3D code data:

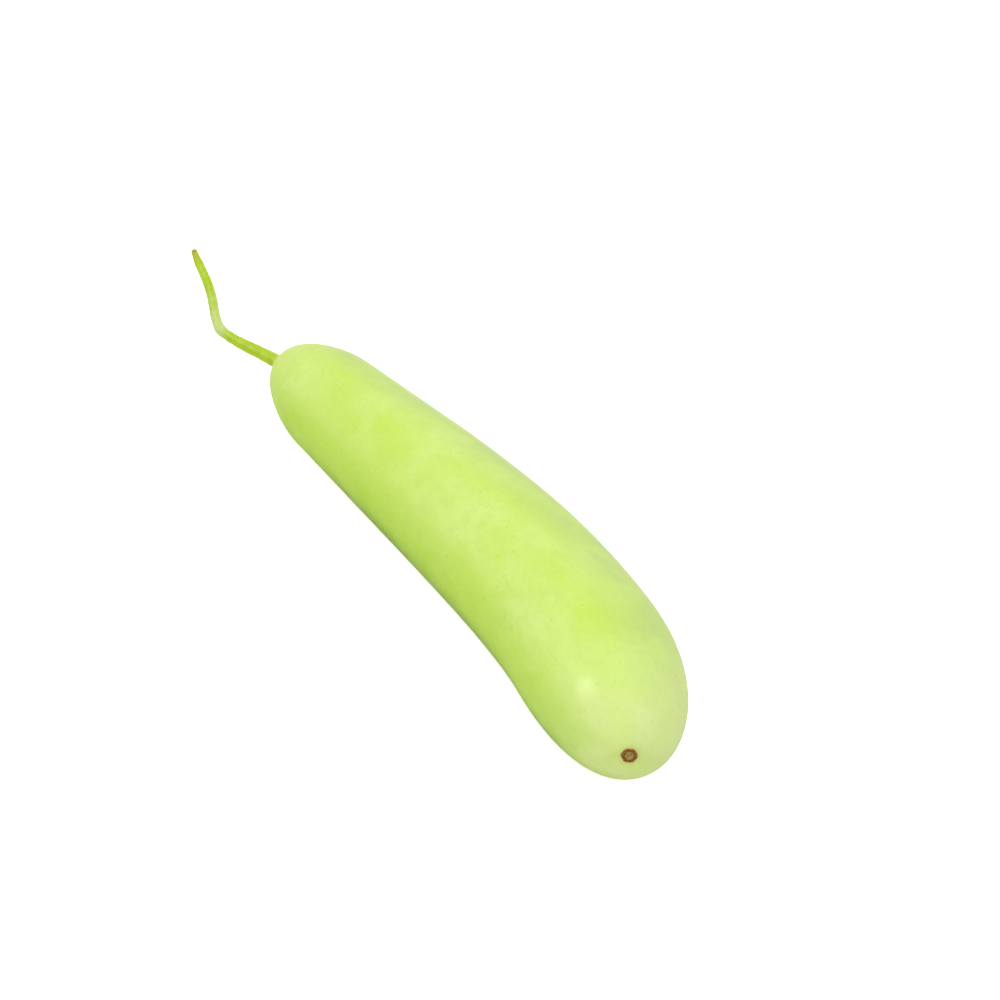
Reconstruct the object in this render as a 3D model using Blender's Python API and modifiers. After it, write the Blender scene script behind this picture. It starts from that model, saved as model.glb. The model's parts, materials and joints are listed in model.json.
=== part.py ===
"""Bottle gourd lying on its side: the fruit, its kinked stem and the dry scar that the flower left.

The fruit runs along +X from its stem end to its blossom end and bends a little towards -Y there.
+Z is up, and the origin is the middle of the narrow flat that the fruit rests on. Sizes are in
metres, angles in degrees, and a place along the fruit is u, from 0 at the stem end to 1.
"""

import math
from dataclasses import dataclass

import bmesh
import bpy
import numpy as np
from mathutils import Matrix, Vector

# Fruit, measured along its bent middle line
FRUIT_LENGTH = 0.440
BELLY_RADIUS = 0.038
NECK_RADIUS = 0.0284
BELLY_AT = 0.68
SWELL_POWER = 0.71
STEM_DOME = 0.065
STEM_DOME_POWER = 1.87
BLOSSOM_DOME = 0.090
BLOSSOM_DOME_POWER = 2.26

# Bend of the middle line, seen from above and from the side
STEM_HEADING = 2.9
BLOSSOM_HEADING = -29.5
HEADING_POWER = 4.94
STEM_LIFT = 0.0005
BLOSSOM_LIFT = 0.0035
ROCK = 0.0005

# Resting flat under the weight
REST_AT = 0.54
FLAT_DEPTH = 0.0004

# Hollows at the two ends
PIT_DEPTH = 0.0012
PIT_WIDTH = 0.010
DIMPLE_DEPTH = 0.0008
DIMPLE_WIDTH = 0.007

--

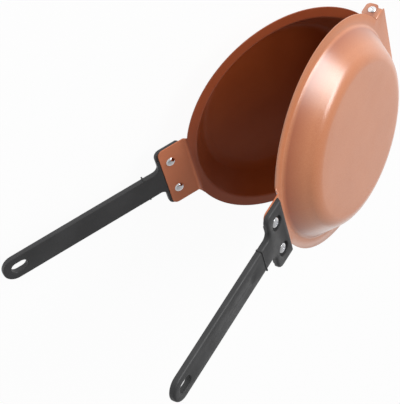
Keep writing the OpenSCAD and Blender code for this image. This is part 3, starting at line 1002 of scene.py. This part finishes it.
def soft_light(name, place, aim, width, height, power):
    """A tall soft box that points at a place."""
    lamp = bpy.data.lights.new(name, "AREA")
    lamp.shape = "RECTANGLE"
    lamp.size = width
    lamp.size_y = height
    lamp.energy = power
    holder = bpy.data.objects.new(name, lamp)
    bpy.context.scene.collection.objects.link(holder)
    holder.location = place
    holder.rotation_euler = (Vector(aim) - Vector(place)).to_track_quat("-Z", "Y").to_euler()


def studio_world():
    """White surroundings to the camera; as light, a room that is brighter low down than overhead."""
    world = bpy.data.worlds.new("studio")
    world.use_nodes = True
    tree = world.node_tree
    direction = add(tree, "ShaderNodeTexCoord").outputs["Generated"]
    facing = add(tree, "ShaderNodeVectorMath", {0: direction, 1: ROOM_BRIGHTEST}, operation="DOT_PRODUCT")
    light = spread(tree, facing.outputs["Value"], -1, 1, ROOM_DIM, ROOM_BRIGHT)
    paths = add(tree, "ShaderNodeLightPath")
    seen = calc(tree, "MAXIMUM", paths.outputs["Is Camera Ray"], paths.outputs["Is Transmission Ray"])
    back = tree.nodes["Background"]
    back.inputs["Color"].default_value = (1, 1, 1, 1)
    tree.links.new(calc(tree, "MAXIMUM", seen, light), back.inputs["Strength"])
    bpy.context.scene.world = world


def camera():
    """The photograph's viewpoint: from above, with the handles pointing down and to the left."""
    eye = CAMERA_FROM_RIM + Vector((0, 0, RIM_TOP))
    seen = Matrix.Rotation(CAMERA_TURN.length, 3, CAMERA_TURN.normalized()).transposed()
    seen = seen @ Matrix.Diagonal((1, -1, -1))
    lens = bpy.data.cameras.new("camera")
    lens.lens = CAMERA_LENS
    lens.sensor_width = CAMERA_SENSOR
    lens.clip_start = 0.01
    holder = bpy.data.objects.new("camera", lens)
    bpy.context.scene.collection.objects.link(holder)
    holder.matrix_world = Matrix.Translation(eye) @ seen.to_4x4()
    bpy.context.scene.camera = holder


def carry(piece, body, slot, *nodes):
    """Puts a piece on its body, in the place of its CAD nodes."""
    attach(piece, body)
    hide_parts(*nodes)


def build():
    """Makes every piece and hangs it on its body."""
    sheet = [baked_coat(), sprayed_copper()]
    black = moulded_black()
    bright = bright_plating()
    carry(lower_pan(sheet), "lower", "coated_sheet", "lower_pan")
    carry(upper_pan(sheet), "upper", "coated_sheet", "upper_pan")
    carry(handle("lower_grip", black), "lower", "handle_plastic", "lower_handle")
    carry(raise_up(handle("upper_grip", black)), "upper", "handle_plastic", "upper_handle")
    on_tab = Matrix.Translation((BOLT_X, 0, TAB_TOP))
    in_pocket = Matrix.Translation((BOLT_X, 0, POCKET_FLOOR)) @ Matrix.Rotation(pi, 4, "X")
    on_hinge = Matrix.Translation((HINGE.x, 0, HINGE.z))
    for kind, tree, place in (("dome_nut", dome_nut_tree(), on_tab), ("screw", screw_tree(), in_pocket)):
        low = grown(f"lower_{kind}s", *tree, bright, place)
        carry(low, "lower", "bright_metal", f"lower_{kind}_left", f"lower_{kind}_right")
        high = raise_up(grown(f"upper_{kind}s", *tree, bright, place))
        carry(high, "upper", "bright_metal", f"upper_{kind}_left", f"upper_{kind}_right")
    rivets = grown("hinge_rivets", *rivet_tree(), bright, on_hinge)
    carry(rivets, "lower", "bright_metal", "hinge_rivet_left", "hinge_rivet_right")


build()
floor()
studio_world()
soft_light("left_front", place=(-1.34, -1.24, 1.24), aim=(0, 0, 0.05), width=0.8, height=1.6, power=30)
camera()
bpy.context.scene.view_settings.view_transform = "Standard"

**Given task:** Using the entries above, give again exactly the lines from the line holding "Keep writing the" through the line holding "holder.rotation_euler = (Vector(aim)". Include both end lines and nothing else.

**Response:**
Keep writing the OpenSCAD and Blender code for this image. This is part 3, starting at line 1002 of scene.py. This part finishes it.
def soft_light(name, place, aim, width, height, power):
    """A tall soft box that points at a place."""
    lamp = bpy.data.lights.new(name, "AREA")
    lamp.shape = "RECTANGLE"
    lamp.size = width
    lamp.size_y = height
    lamp.energy = power
    holder = bpy.data.objects.new(name, lamp)
    bpy.context.scene.collection.objects.link(holder)
    holder.location = place
    holder.rotation_euler = (Vector(aim) - Vector(place)).to_track_quat("-Z", "Y").to_euler()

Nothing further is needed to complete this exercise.